◆ **SHORT TASK**: Filter the entries below, keeping only lines with the word "FreeCAD".

◆ **INFORMATION GIVEN**:
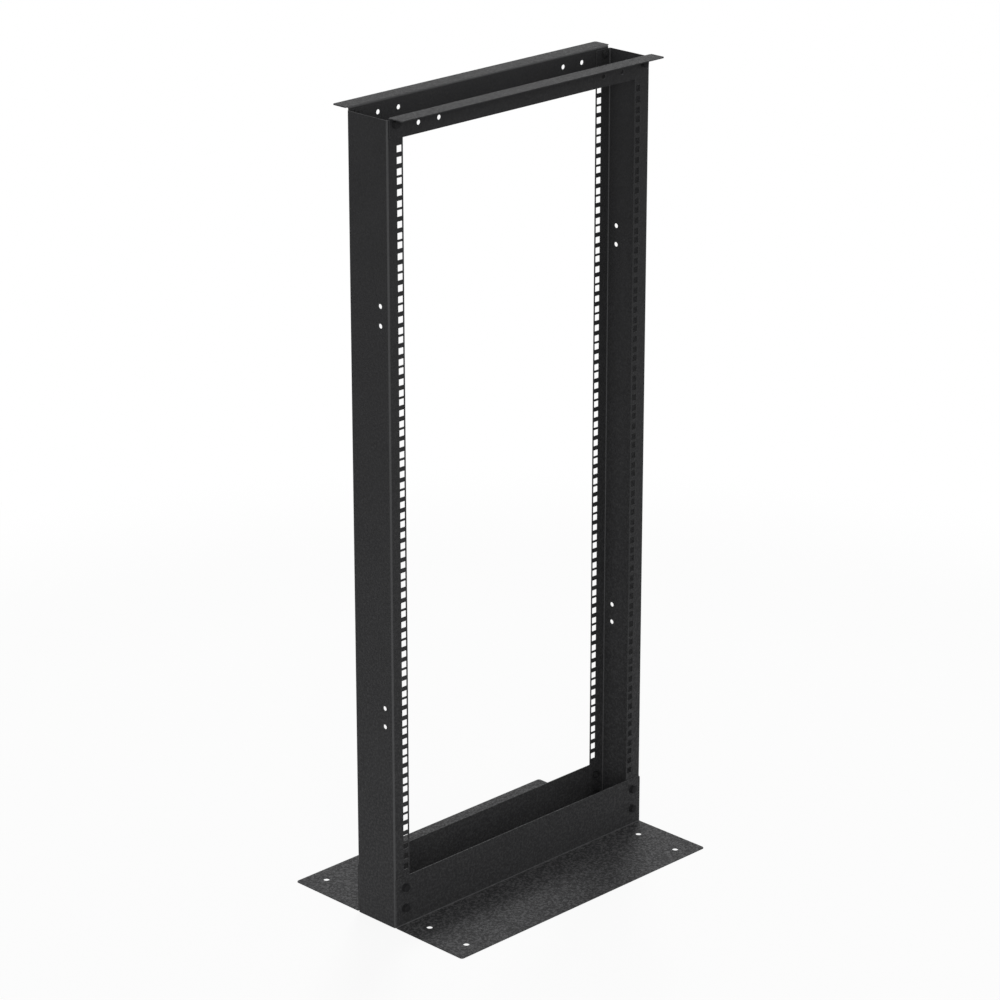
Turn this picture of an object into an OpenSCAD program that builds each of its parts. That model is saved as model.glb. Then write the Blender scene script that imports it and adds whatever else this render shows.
...
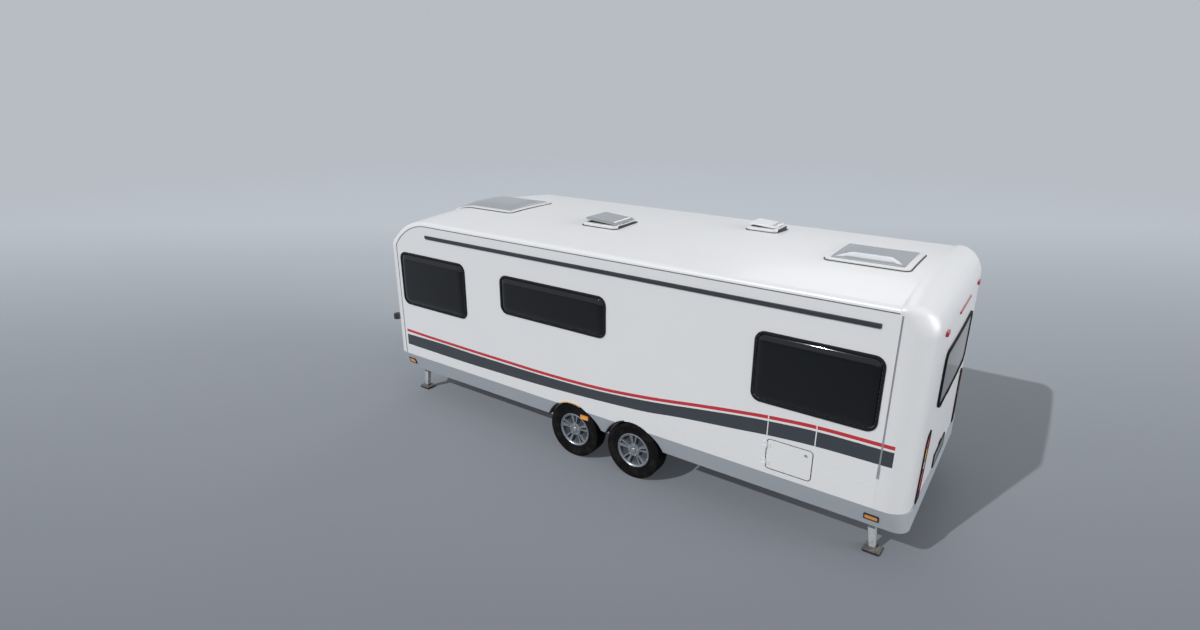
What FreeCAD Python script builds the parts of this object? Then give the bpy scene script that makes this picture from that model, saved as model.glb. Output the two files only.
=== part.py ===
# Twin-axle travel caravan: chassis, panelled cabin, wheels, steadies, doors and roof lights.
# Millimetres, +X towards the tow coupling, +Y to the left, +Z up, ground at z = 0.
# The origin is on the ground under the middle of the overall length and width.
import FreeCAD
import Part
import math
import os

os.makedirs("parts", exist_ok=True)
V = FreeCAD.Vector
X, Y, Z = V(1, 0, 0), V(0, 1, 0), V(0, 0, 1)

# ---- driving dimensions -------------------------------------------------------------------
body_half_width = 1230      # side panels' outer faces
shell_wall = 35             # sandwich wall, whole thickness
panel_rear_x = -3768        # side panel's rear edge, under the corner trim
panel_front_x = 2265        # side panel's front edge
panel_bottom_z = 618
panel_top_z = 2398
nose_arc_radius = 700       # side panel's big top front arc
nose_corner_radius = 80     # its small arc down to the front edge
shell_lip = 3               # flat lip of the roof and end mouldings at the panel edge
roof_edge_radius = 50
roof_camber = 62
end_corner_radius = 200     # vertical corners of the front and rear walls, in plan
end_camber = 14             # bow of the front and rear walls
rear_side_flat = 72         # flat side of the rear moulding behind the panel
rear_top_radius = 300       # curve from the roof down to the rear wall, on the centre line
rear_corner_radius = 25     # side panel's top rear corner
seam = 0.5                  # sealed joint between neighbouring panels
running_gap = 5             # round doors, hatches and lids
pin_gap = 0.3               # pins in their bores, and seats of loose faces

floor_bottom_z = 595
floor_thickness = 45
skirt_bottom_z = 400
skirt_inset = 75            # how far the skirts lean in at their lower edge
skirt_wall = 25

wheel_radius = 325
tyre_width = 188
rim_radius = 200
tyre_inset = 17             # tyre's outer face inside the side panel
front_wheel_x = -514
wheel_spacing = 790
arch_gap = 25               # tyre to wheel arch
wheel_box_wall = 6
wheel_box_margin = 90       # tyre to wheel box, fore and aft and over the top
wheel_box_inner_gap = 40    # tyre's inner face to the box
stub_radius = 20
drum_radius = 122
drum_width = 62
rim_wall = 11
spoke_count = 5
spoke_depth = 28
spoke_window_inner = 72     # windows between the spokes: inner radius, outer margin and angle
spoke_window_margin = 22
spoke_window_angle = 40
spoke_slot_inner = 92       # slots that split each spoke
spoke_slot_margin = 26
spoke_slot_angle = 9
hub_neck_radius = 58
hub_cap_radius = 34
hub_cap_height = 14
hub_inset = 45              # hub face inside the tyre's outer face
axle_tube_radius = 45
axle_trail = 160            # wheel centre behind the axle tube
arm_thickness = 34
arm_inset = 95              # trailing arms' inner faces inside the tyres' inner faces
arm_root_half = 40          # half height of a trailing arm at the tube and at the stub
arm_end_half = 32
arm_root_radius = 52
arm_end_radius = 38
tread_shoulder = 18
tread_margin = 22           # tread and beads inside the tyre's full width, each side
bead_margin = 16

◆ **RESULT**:
What FreeCAD Python script builds the parts of this object? Then give the bpy scene script that makes this picture from that model, saved as model.glb. Output the two files only.
import FreeCAD
V = FreeCAD.Vector